In the near future, LMI anticipates future success and community impact by focusing on four key areas: developing relationships, value add solutions, execution and providing measurable results.

“We recently aligned ourselves with a company who has similar goals in Latin America around providing full service,” explains Moran. “We’ve got some ability to communicate and really provide more value to the dairies down there.”

As Troutman explains, though, there will be a chaordic element about LMI’s continued growth.

“We’ll continue to advance our organization, and in five years, it’s tough to say what additionally we’ll be doing,” says Troutman. “But our initial charge is to put processes in place that allow us to develop and implement solutions that add value in meeting our customer’s needs, wants and goals.”

Rosie Samano, press helper, tends to one of the seven color stations on a Mark Andy 4150 narrow-web press.

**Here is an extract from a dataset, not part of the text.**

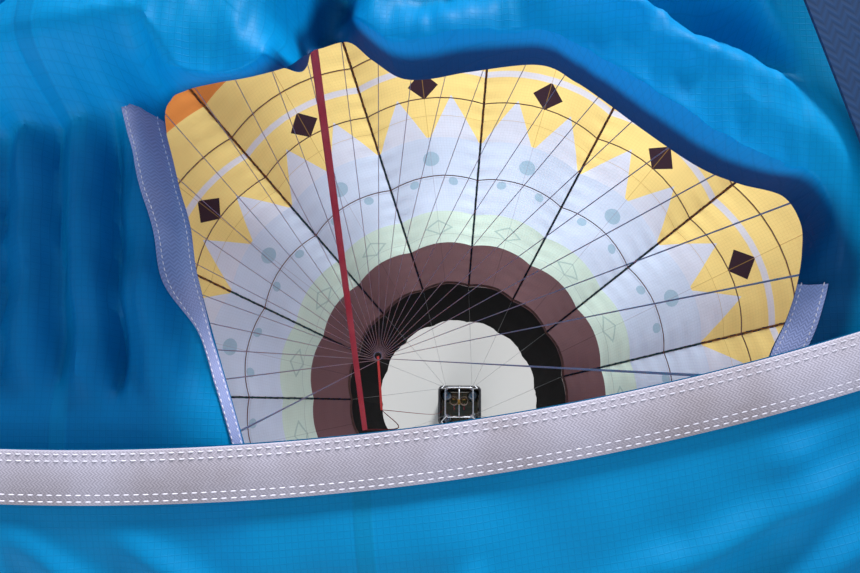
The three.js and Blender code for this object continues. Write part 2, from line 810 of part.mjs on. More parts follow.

On the production floor with LMI

LMI Packaging Solutions’ Pleasant Prairie, Wis., plant currently uses 55,000 of the 77,000 square feet available to its printing and die cutting operation. The converter operates two Mark Andy narrow-web presses equipped with inspection systems responsible for detecting defects based on eight degrees of sensitivity; a third press stands ready to service wider web specialty print job applications. LMI almost exclusively uses environmentally conscious solventless inks.

The printing presses work two shifts daily, five days a week and require only one operator per press; a press helper, actively learning how to operate the press, assists both printing press operators.

Portion control packaging lids as small as a U.S. quarter or as large as a small dinner plate are die cut on mechanical die cutters. Each die cutting press is operated by one employee and runs 24 hours, five days a week.

A fully staffed on-site lab tests several criticalities of measurement including burst force, seal profiles, color accuracy and consistency, pull force, break point of pull and, consistent with LMI’s understanding of a solution’s application, any additional test factors that a customer requires.